◆ **Information provided**:

+===+

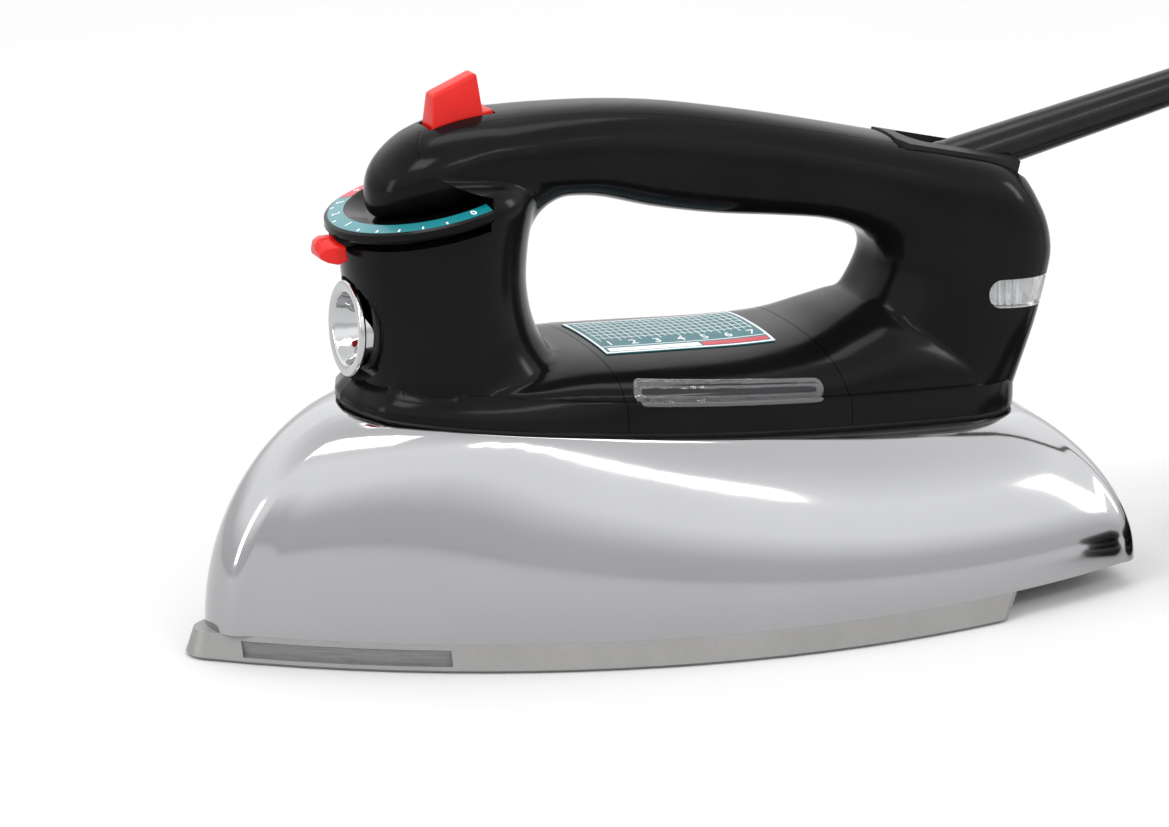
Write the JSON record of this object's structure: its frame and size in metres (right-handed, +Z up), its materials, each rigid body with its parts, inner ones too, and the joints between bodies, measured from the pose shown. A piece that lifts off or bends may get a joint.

+===+

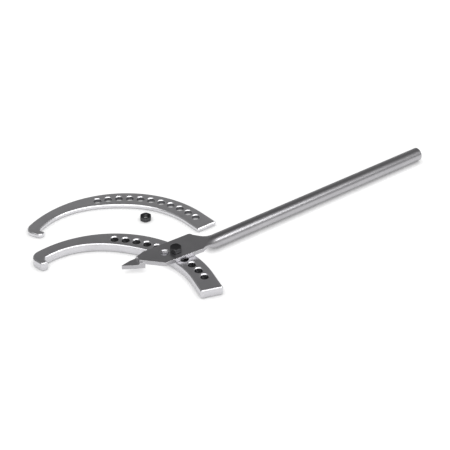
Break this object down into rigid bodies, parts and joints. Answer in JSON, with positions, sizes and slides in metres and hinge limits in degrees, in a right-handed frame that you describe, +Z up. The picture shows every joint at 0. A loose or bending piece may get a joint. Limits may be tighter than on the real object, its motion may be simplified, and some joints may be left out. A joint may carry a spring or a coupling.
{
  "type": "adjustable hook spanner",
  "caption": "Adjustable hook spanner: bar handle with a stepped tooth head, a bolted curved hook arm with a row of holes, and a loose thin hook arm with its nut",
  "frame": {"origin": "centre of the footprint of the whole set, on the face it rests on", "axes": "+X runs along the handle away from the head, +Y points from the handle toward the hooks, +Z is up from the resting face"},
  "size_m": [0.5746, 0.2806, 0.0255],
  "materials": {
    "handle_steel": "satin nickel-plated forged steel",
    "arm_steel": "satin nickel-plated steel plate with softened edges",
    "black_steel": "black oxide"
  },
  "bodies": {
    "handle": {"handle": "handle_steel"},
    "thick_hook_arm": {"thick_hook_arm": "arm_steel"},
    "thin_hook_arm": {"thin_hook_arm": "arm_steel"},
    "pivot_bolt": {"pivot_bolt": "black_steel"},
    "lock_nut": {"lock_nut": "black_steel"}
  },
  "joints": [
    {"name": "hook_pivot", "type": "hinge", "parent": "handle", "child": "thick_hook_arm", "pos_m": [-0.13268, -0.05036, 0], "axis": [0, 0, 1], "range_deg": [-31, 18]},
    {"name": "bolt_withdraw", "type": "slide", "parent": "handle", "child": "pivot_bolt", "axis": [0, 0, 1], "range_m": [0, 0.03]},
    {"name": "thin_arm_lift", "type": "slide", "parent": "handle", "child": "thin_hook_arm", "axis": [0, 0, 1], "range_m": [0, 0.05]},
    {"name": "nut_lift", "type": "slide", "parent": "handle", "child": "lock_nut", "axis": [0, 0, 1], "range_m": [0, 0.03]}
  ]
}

+===+

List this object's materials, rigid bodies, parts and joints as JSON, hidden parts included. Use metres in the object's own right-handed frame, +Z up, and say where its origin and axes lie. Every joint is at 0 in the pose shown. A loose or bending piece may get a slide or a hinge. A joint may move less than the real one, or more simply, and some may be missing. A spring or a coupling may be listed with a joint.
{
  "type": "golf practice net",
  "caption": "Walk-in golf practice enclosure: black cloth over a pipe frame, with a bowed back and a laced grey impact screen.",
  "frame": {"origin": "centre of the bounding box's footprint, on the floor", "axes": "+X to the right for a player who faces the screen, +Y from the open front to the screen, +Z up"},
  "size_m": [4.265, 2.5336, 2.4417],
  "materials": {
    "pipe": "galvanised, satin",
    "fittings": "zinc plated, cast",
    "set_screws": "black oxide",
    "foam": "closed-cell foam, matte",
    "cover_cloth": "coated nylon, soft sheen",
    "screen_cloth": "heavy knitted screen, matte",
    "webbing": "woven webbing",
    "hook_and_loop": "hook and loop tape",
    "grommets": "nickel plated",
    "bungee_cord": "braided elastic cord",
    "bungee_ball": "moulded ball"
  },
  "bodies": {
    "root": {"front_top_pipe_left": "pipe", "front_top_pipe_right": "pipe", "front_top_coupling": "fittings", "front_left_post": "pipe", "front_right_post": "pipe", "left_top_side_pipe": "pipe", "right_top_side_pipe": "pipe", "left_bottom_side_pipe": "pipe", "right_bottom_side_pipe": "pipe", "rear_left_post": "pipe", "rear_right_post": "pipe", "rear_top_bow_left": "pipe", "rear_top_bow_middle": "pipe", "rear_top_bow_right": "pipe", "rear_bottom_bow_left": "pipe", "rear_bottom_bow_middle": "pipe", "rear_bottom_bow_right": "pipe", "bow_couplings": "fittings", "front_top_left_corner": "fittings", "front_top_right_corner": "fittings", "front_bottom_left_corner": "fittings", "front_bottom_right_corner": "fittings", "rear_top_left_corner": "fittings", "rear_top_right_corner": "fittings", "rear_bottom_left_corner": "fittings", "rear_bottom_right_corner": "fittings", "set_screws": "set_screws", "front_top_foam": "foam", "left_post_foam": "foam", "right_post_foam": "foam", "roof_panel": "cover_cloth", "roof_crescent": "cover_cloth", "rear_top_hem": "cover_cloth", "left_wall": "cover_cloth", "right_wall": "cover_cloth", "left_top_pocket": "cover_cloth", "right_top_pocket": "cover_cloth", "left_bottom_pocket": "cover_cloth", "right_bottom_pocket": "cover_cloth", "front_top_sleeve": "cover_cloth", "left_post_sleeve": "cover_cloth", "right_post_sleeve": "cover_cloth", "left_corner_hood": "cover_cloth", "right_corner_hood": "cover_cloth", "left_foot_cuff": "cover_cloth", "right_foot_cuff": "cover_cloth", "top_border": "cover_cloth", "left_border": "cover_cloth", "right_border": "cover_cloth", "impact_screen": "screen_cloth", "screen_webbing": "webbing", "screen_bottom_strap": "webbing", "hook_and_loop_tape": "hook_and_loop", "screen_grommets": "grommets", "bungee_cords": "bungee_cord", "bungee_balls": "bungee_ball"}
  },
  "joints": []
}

+===+

◆ **To be done**: Within the data above, pick out all lines holding the word "that".

◆ **Answer to the problem**:
Write the JSON record of this object's structure: its frame and size in metres (right-handed, +Z up), its materials, each rigid body with its parts, inner ones too, and the joints between bodies, measured from the pose shown. A piece that lifts off or bends may get a joint.
Break this object down into rigid bodies, parts and joints. Answer in JSON, with positions, sizes and slides in metres and hinge limits in degrees, in a right-handed frame that you describe, +Z up. The picture shows every joint at 0. A loose or bending piece may get a joint. Limits may be tighter than on the real object, its motion may be simplified, and some joints may be left out. A joint may carry a spring or a coupling.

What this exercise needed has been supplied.